Objective
Return the full material exactly.

-------- Source material --------

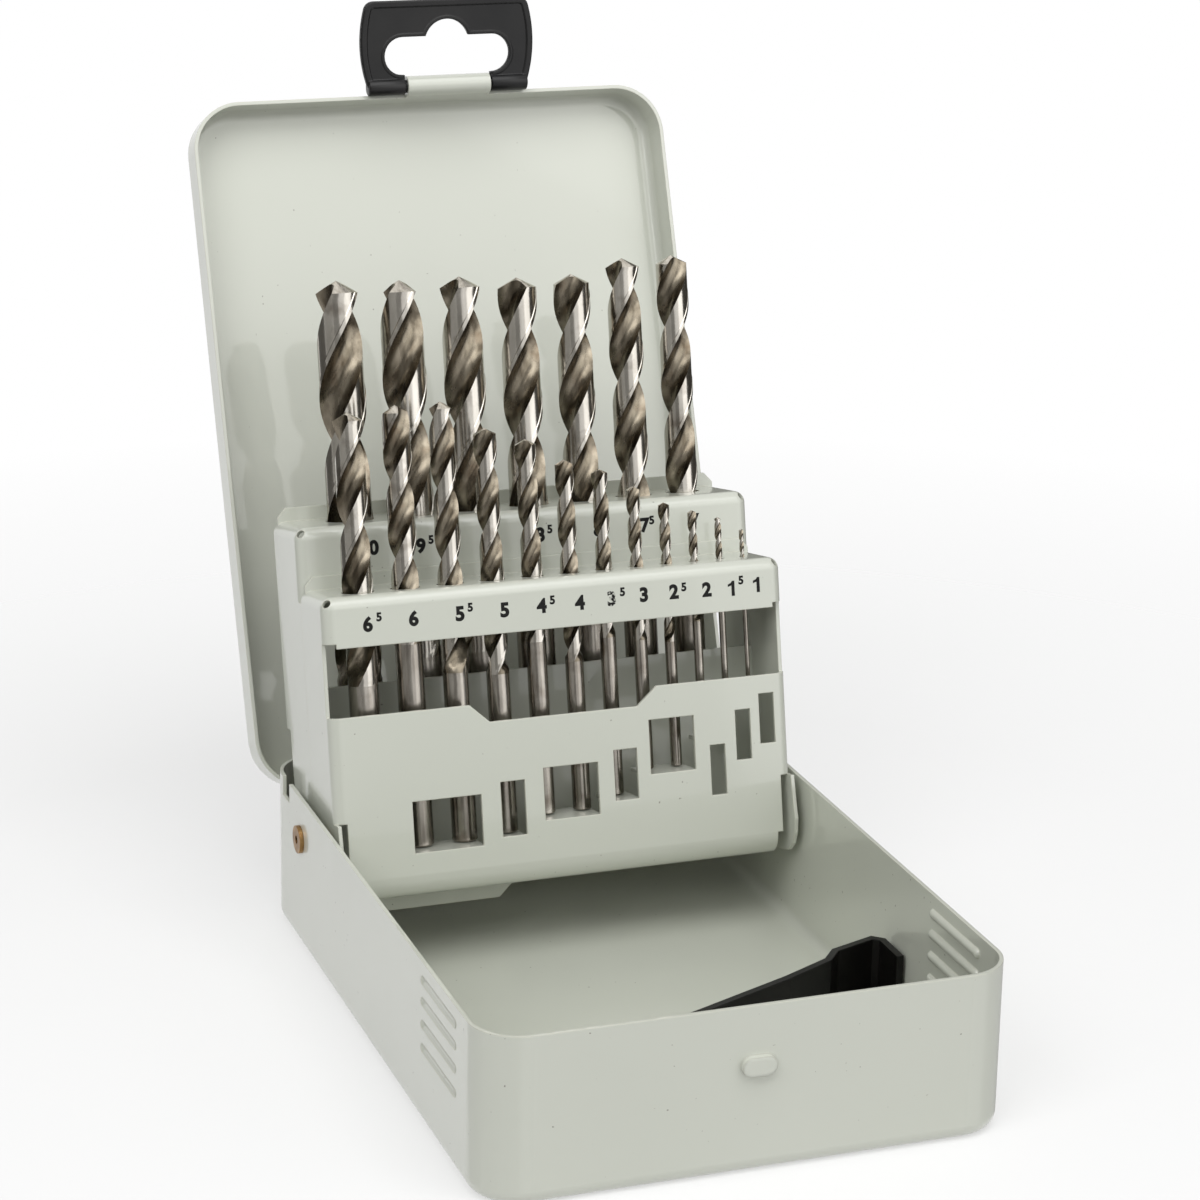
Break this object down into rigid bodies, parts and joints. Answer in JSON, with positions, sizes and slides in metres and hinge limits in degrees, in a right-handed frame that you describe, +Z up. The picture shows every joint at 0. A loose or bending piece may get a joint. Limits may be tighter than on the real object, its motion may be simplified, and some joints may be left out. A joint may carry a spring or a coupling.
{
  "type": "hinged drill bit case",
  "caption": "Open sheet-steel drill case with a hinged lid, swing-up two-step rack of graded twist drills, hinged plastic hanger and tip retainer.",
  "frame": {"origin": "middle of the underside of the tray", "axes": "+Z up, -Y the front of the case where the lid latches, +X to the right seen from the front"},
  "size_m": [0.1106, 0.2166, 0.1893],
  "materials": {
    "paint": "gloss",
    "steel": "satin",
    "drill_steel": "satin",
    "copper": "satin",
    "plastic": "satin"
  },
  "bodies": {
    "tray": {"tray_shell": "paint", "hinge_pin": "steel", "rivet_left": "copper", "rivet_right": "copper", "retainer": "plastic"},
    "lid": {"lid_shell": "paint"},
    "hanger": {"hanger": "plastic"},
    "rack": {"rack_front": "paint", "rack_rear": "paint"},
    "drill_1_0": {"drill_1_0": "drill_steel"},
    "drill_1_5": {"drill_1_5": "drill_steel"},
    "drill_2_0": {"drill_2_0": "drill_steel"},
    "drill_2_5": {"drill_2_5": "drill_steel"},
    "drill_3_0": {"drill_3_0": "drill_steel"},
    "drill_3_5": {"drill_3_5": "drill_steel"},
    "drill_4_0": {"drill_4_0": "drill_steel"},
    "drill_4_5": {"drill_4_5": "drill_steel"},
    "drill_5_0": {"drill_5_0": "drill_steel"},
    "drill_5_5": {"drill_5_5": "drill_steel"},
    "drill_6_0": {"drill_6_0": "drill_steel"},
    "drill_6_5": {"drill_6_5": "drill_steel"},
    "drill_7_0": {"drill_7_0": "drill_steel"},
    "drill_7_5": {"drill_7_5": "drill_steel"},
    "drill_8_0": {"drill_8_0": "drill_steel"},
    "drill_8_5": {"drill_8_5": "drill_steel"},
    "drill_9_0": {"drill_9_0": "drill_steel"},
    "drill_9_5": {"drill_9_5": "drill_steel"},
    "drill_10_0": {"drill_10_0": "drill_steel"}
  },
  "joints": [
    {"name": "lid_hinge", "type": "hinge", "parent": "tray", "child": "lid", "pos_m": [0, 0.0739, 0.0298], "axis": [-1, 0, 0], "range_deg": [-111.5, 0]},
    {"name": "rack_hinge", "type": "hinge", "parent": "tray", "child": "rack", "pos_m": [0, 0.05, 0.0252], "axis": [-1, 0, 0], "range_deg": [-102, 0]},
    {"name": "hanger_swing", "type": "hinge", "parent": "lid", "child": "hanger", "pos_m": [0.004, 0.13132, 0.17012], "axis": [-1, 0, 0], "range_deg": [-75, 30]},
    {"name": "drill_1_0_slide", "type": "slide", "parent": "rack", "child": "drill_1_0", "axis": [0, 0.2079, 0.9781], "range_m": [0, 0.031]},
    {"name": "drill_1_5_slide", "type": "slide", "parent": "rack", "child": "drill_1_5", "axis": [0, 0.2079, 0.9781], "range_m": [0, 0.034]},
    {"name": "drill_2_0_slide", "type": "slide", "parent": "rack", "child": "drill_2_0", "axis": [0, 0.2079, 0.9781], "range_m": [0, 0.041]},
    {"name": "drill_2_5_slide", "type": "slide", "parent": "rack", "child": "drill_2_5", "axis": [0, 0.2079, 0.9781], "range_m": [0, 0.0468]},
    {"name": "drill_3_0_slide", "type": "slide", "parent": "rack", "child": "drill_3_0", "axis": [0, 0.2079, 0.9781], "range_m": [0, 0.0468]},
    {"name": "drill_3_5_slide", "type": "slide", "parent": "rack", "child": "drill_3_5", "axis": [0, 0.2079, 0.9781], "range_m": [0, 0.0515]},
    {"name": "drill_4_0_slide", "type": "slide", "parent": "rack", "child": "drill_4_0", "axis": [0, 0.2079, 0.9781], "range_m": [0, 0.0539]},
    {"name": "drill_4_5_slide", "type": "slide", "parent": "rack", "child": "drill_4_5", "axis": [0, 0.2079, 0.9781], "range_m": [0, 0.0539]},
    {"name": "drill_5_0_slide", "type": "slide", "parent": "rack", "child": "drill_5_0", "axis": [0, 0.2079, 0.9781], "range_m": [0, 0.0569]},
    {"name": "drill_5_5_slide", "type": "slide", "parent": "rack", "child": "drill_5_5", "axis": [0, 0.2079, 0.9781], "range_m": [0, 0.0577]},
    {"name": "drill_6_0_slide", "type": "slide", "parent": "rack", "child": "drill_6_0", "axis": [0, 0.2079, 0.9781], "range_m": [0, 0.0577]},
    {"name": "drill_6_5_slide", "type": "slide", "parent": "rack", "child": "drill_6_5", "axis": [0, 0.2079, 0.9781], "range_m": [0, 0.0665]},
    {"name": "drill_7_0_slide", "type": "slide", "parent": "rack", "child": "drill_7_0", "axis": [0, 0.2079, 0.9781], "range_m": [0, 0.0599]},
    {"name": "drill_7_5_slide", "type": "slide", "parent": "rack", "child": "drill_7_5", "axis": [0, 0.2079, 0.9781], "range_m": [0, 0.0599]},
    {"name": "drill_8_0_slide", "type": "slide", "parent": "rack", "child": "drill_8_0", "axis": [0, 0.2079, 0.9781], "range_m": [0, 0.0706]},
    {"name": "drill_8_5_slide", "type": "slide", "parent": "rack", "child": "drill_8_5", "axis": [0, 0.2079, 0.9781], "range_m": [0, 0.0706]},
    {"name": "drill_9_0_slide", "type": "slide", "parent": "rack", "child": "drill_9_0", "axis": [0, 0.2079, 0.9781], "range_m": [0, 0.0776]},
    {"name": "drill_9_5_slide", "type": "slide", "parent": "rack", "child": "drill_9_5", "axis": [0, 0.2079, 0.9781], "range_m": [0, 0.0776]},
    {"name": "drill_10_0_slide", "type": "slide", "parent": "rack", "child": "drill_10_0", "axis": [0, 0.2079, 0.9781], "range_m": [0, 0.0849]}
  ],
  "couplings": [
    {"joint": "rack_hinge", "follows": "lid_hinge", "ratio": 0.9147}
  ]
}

--------

Expected answer
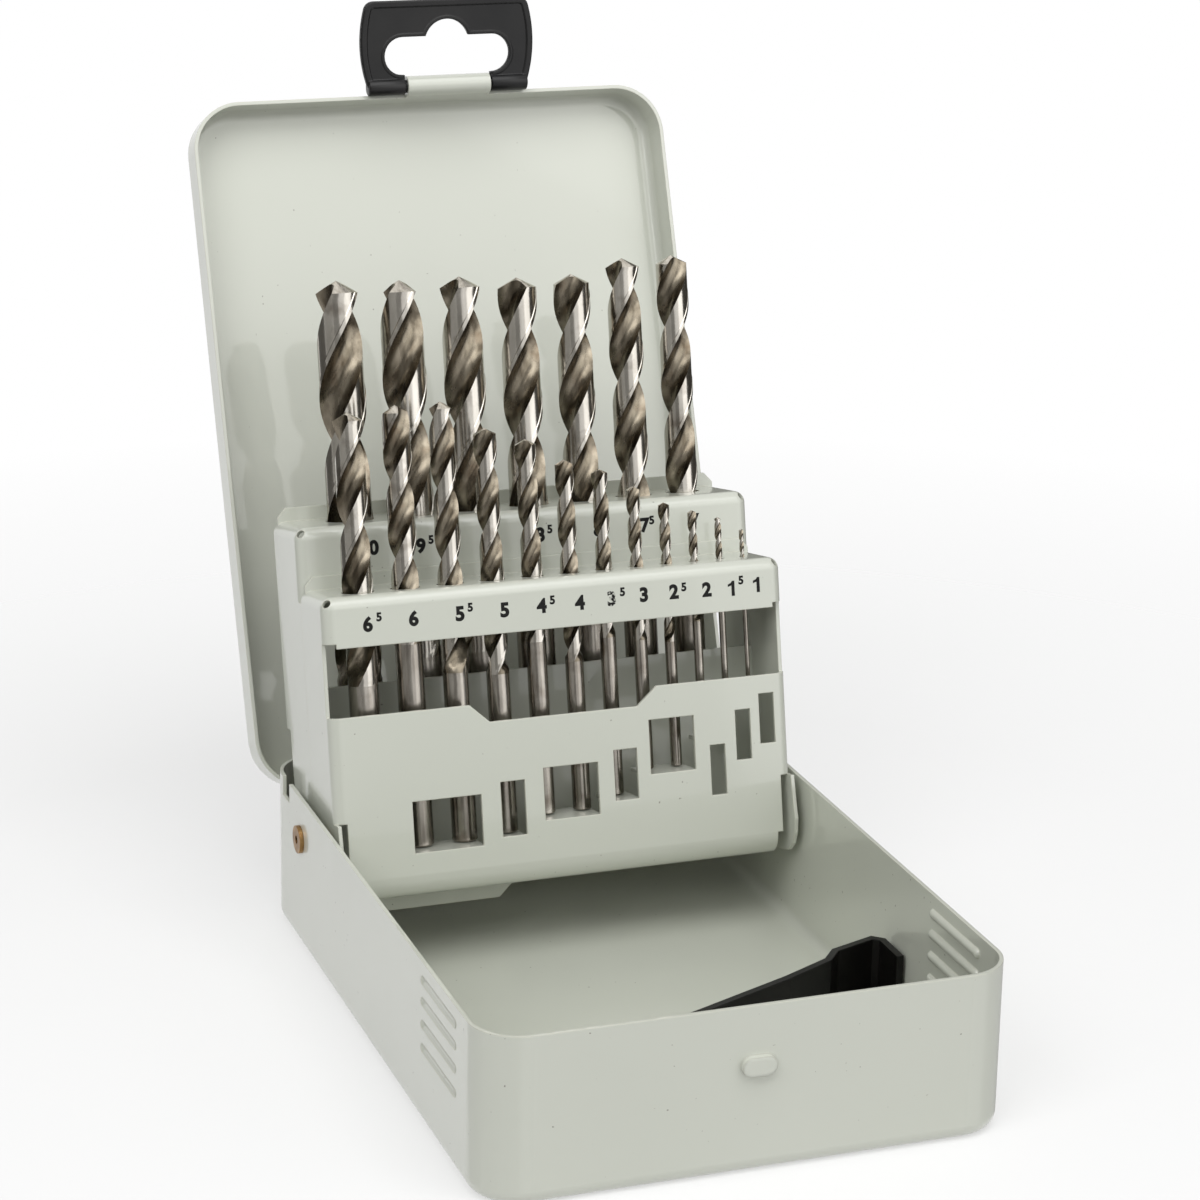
Break this object down into rigid bodies, parts and joints. Answer in JSON, with positions, sizes and slides in metres and hinge limits in degrees, in a right-handed frame that you describe, +Z up. The picture shows every joint at 0. A loose or bending piece may get a joint. Limits may be tighter than on the real object, its motion may be simplified, and some joints may be left out. A joint may carry a spring or a coupling.
{
  "type": "hinged drill bit case",
  "caption": "Open sheet-steel drill case with a hinged lid, swing-up two-step rack of graded twist drills, hinged plastic hanger and tip retainer.",
  "frame": {"origin": "middle of the underside of the tray", "axes": "+Z up, -Y the front of the case where the lid latches, +X to the right seen from the front"},
  "size_m": [0.1106, 0.2166, 0.1893],
  "materials": {
    "paint": "gloss",
    "steel": "satin",
    "drill_steel": "satin",
    "copper": "satin",
    "plastic": "satin"
  },
  "bodies": {
    "tray": {"tray_shell": "paint", "hinge_pin": "steel", "rivet_left": "copper", "rivet_right": "copper", "retainer": "plastic"},
    "lid": {"lid_shell": "paint"},
    "hanger": {"hanger": "plastic"},
    "rack": {"rack_front": "paint", "rack_rear": "paint"},
    "drill_1_0": {"drill_1_0": "drill_steel"},
    "drill_1_5": {"drill_1_5": "drill_steel"},
    "drill_2_0": {"drill_2_0": "drill_steel"},
    "drill_2_5": {"drill_2_5": "drill_steel"},
    "drill_3_0": {"drill_3_0": "drill_steel"},
    "drill_3_5": {"drill_3_5": "drill_steel"},
    "drill_4_0": {"drill_4_0": "drill_steel"},
    "drill_4_5": {"drill_4_5": "drill_steel"},
    "drill_5_0": {"drill_5_0": "drill_steel"},
    "drill_5_5": {"drill_5_5": "drill_steel"},
    "drill_6_0": {"drill_6_0": "drill_steel"},
    "drill_6_5": {"drill_6_5": "drill_steel"},
    "drill_7_0": {"drill_7_0": "drill_steel"},
    "drill_7_5": {"drill_7_5": "drill_steel"},
    "drill_8_0": {"drill_8_0": "drill_steel"},
    "drill_8_5": {"drill_8_5": "drill_steel"},
    "drill_9_0": {"drill_9_0": "drill_steel"},
    "drill_9_5": {"drill_9_5": "drill_steel"},
    "drill_10_0": {"drill_10_0": "drill_steel"}
  },
  "joints": [
    {"name": "lid_hinge", "type": "hinge", "parent": "tray", "child": "lid", "pos_m": [0, 0.0739, 0.0298], "axis": [-1, 0, 0], "range_deg": [-111.5, 0]},
    {"name": "rack_hinge", "type": "hinge", "parent": "tray", "child": "rack", "pos_m": [0, 0.05, 0.0252], "axis": [-1, 0, 0], "range_deg": [-102, 0]},
    {"name": "hanger_swing", "type": "hinge", "parent": "lid", "child": "hanger", "pos_m": [0.004, 0.13132, 0.17012], "axis": [-1, 0, 0], "range_deg": [-75, 30]},
    {"name": "drill_1_0_slide", "type": "slide", "parent": "rack", "child": "drill_1_0", "axis": [0, 0.2079, 0.9781], "range_m": [0, 0.031]},
    {"name": "drill_1_5_slide", "type": "slide", "parent": "rack", "child": "drill_1_5", "axis": [0, 0.2079, 0.9781], "range_m": [0, 0.034]},
    {"name": "drill_2_0_slide", "type": "slide", "parent": "rack", "child": "drill_2_0", "axis": [0, 0.2079, 0.9781], "range_m": [0, 0.041]},
    {"name": "drill_2_5_slide", "type": "slide", "parent": "rack", "child": "drill_2_5", "axis": [0, 0.2079, 0.9781], "range_m": [0, 0.0468]},
    {"name": "drill_3_0_slide", "type": "slide", "parent": "rack", "child": "drill_3_0", "axis": [0, 0.2079, 0.9781], "range_m": [0, 0.0468]},
    {"name": "drill_3_5_slide", "type": "slide", "parent": "rack", "child": "drill_3_5", "axis": [0, 0.2079, 0.9781], "range_m": [0, 0.0515]},
    {"name": "drill_4_0_slide", "type": "slide", "parent": "rack", "child": "drill_4_0", "axis": [0, 0.2079, 0.9781], "range_m": [0, 0.0539]},
    {"name": "drill_4_5_slide", "type": "slide", "parent": "rack", "child": "drill_4_5", "axis": [0, 0.2079, 0.9781], "range_m": [0, 0.0539]},
    {"name": "drill_5_0_slide", "type": "slide", "parent": "rack", "child": "drill_5_0", "axis": [0, 0.2079, 0.9781], "range_m": [0, 0.0569]},
    {"name": "drill_5_5_slide", "type": "slide", "parent": "rack", "child": "drill_5_5", "axis": [0, 0.2079, 0.9781], "range_m": [0, 0.0577]},
    {"name": "drill_6_0_slide", "type": "slide", "parent": "rack", "child": "drill_6_0", "axis": [0, 0.2079, 0.9781], "range_m": [0, 0.0577]},
    {"name": "drill_6_5_slide", "type": "slide", "parent": "rack", "child": "drill_6_5", "axis": [0, 0.2079, 0.9781], "range_m": [0, 0.0665]},
    {"name": "drill_7_0_slide", "type": "slide", "parent": "rack", "child": "drill_7_0", "axis": [0, 0.2079, 0.9781], "range_m": [0, 0.0599]},
    {"name": "drill_7_5_slide", "type": "slide", "parent": "rack", "child": "drill_7_5", "axis": [0, 0.2079, 0.9781], "range_m": [0, 0.0599]},
    {"name": "drill_8_0_slide", "type": "slide", "parent": "rack", "child": "drill_8_0", "axis": [0, 0.2079, 0.9781], "range_m": [0, 0.0706]},
    {"name": "drill_8_5_slide", "type": "slide", "parent": "rack", "child": "drill_8_5", "axis": [0, 0.2079, 0.9781], "range_m": [0, 0.0706]},
    {"name": "drill_9_0_slide", "type": "slide", "parent": "rack", "child": "drill_9_0", "axis": [0, 0.2079, 0.9781], "range_m": [0, 0.0776]},
    {"name": "drill_9_5_slide", "type": "slide", "parent": "rack", "child": "drill_9_5", "axis": [0, 0.2079, 0.9781], "range_m": [0, 0.0776]},
    {"name": "drill_10_0_slide", "type": "slide", "parent": "rack", "child": "drill_10_0", "axis": [0, 0.2079, 0.9781], "range_m": [0, 0.0849]}
  ],
  "couplings": [
    {"joint": "rack_hinge", "follows": "lid_hinge", "ratio": 0.9147}
  ]
}